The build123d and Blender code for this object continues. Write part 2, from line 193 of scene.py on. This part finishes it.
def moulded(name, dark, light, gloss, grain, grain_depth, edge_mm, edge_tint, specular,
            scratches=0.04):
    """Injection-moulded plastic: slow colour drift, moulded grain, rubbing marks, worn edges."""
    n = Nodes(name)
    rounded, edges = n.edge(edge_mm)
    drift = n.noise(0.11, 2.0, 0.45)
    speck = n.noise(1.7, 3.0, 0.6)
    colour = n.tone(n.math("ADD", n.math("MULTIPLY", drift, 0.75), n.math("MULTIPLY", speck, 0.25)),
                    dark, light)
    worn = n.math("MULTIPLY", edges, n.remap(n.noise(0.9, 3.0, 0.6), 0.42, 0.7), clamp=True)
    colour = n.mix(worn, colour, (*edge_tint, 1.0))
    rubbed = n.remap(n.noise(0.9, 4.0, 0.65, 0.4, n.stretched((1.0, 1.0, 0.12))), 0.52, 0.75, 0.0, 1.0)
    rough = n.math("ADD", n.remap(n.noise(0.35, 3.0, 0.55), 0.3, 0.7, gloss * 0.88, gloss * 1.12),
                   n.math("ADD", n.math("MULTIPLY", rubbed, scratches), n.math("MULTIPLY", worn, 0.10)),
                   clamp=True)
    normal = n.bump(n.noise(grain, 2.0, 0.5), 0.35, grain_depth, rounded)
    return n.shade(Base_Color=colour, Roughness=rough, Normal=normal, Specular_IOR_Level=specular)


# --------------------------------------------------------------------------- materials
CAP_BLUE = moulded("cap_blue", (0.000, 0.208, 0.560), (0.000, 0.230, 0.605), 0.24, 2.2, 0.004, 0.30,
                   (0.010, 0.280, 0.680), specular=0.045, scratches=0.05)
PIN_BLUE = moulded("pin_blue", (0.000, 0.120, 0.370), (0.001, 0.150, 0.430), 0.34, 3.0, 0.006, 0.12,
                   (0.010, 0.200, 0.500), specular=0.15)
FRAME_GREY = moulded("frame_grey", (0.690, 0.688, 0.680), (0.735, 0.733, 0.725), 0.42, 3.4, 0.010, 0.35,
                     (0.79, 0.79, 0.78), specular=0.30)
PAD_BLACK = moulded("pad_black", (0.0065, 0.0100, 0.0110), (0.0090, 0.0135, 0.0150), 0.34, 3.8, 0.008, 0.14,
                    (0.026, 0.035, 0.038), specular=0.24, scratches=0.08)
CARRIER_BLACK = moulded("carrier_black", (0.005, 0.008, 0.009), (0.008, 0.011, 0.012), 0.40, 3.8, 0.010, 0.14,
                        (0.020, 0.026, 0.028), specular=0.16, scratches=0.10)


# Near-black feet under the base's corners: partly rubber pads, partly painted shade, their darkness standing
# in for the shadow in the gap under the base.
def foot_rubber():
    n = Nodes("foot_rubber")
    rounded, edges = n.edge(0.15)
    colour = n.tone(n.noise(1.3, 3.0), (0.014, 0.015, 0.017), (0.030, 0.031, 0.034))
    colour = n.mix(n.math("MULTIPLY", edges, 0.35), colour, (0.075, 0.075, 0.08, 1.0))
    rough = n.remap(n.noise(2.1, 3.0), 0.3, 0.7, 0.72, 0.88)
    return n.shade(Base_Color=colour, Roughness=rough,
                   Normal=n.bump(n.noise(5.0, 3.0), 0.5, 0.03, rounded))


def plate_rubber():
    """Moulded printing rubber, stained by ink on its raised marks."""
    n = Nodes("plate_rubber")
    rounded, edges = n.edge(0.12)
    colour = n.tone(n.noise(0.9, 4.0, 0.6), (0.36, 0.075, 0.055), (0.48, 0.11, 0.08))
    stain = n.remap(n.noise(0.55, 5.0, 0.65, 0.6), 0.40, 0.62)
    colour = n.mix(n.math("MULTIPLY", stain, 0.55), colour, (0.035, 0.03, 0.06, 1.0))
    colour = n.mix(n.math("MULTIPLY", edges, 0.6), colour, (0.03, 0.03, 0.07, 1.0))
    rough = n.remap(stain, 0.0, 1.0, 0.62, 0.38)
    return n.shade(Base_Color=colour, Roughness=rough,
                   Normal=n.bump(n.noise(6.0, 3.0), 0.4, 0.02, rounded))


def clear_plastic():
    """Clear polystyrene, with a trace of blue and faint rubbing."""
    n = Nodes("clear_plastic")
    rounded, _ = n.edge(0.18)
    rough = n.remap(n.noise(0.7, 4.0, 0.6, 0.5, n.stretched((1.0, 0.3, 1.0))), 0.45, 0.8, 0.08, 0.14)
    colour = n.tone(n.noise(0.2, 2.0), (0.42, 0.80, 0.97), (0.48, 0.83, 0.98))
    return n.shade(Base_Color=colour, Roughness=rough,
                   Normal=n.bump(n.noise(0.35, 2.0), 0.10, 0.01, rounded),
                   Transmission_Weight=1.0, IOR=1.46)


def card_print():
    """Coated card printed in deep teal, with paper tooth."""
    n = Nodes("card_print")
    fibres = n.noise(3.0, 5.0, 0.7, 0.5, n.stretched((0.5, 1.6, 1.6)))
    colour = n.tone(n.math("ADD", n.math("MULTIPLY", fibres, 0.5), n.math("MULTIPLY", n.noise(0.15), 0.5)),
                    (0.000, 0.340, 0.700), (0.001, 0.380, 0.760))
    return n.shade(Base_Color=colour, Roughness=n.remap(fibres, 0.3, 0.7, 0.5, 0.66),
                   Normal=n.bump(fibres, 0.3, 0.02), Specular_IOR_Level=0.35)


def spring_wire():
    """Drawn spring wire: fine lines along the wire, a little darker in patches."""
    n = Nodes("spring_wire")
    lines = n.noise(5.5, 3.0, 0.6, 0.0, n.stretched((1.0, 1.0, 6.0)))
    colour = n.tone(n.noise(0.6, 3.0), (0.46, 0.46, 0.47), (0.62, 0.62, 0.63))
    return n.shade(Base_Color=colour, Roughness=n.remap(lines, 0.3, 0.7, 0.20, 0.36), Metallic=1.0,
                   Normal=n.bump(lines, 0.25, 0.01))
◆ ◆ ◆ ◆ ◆
Work required ▸ Copy out the whole listing exactly; please set it all down.

Output for this exercise ▸
The build123d and Blender code for this object continues. Write part 2, from line 193 of scene.py on. This part finishes it.
def moulded(name, dark, light, gloss, grain, grain_depth, edge_mm, edge_tint, specular,
            scratches=0.04):
    """Injection-moulded plastic: slow colour drift, moulded grain, rubbing marks, worn edges."""
    n = Nodes(name)
    rounded, edges = n.edge(edge_mm)
    drift = n.noise(0.11, 2.0, 0.45)
    speck = n.noise(1.7, 3.0, 0.6)
    colour = n.tone(n.math("ADD", n.math("MULTIPLY", drift, 0.75), n.math("MULTIPLY", speck, 0.25)),
                    dark, light)
    worn = n.math("MULTIPLY", edges, n.remap(n.noise(0.9, 3.0, 0.6), 0.42, 0.7), clamp=True)
    colour = n.mix(worn, colour, (*edge_tint, 1.0))
    rubbed = n.remap(n.noise(0.9, 4.0, 0.65, 0.4, n.stretched((1.0, 1.0, 0.12))), 0.52, 0.75, 0.0, 1.0)
    rough = n.math("ADD", n.remap(n.noise(0.35, 3.0, 0.55), 0.3, 0.7, gloss * 0.88, gloss * 1.12),
                   n.math("ADD", n.math("MULTIPLY", rubbed, scratches), n.math("MULTIPLY", worn, 0.10)),
                   clamp=True)
    normal = n.bump(n.noise(grain, 2.0, 0.5), 0.35, grain_depth, rounded)
    return n.shade(Base_Color=colour, Roughness=rough, Normal=normal, Specular_IOR_Level=specular)


# --------------------------------------------------------------------------- materials
CAP_BLUE = moulded("cap_blue", (0.000, 0.208, 0.560), (0.000, 0.230, 0.605), 0.24, 2.2, 0.004, 0.30,
                   (0.010, 0.280, 0.680), specular=0.045, scratches=0.05)
PIN_BLUE = moulded("pin_blue", (0.000, 0.120, 0.370), (0.001, 0.150, 0.430), 0.34, 3.0, 0.006, 0.12,
                   (0.010, 0.200, 0.500), specular=0.15)
FRAME_GREY = moulded("frame_grey", (0.690, 0.688, 0.680), (0.735, 0.733, 0.725), 0.42, 3.4, 0.010, 0.35,
                     (0.79, 0.79, 0.78), specular=0.30)
PAD_BLACK = moulded("pad_black", (0.0065, 0.0100, 0.0110), (0.0090, 0.0135, 0.0150), 0.34, 3.8, 0.008, 0.14,
                    (0.026, 0.035, 0.038), specular=0.24, scratches=0.08)
CARRIER_BLACK = moulded("carrier_black", (0.005, 0.008, 0.009), (0.008, 0.011, 0.012), 0.40, 3.8, 0.010, 0.14,
                        (0.020, 0.026, 0.028), specular=0.16, scratches=0.10)


# Near-black feet under the base's corners: partly rubber pads, partly painted shade, their darkness standing
# in for the shadow in the gap under the base.
def foot_rubber():
    n = Nodes("foot_rubber")
    rounded, edges = n.edge(0.15)
    colour = n.tone(n.noise(1.3, 3.0), (0.014, 0.015, 0.017), (0.030, 0.031, 0.034))
    colour = n.mix(n.math("MULTIPLY", edges, 0.35), colour, (0.075, 0.075, 0.08, 1.0))
    rough = n.remap(n.noise(2.1, 3.0), 0.3, 0.7, 0.72, 0.88)
    return n.shade(Base_Color=colour, Roughness=rough,
                   Normal=n.bump(n.noise(5.0, 3.0), 0.5, 0.03, rounded))


def plate_rubber():
    """Moulded printing rubber, stained by ink on its raised marks."""
    n = Nodes("plate_rubber")
    rounded, edges = n.edge(0.12)
    colour = n.tone(n.noise(0.9, 4.0, 0.6), (0.36, 0.075, 0.055), (0.48, 0.11, 0.08))
    stain = n.remap(n.noise(0.55, 5.0, 0.65, 0.6), 0.40, 0.62)
    colour = n.mix(n.math("MULTIPLY", stain, 0.55), colour, (0.035, 0.03, 0.06, 1.0))
    colour = n.mix(n.math("MULTIPLY", edges, 0.6), colour, (0.03, 0.03, 0.07, 1.0))
    rough = n.remap(stain, 0.0, 1.0, 0.62, 0.38)
    return n.shade(Base_Color=colour, Roughness=rough,
                   Normal=n.bump(n.noise(6.0, 3.0), 0.4, 0.02, rounded))


def clear_plastic():
    """Clear polystyrene, with a trace of blue and faint rubbing."""
    n = Nodes("clear_plastic")
    rounded, _ = n.edge(0.18)
    rough = n.remap(n.noise(0.7, 4.0, 0.6, 0.5, n.stretched((1.0, 0.3, 1.0))), 0.45, 0.8, 0.08, 0.14)
    colour = n.tone(n.noise(0.2, 2.0), (0.42, 0.80, 0.97), (0.48, 0.83, 0.98))
    return n.shade(Base_Color=colour, Roughness=rough,
                   Normal=n.bump(n.noise(0.35, 2.0), 0.10, 0.01, rounded),
                   Transmission_Weight=1.0, IOR=1.46)


def card_print():
    """Coated card printed in deep teal, with paper tooth."""
    n = Nodes("card_print")
    fibres = n.noise(3.0, 5.0, 0.7, 0.5, n.stretched((0.5, 1.6, 1.6)))
    colour = n.tone(n.math("ADD", n.math("MULTIPLY", fibres, 0.5), n.math("MULTIPLY", n.noise(0.15), 0.5)),
                    (0.000, 0.340, 0.700), (0.001, 0.380, 0.760))
    return n.shade(Base_Color=colour, Roughness=n.remap(fibres, 0.3, 0.7, 0.5, 0.66),
                   Normal=n.bump(fibres, 0.3, 0.02), Specular_IOR_Level=0.35)


def spring_wire():
    """Drawn spring wire: fine lines along the wire, a little darker in patches."""
    n = Nodes("spring_wire")
    lines = n.noise(5.5, 3.0, 0.6, 0.0, n.stretched((1.0, 1.0, 6.0)))
    colour = n.tone(n.noise(0.6, 3.0), (0.46, 0.46, 0.47), (0.62, 0.62, 0.63))
    return n.shade(Base_Color=colour, Roughness=n.remap(lines, 0.3, 0.7, 0.20, 0.36), Metallic=1.0,
                   Normal=n.bump(lines, 0.25, 0.01))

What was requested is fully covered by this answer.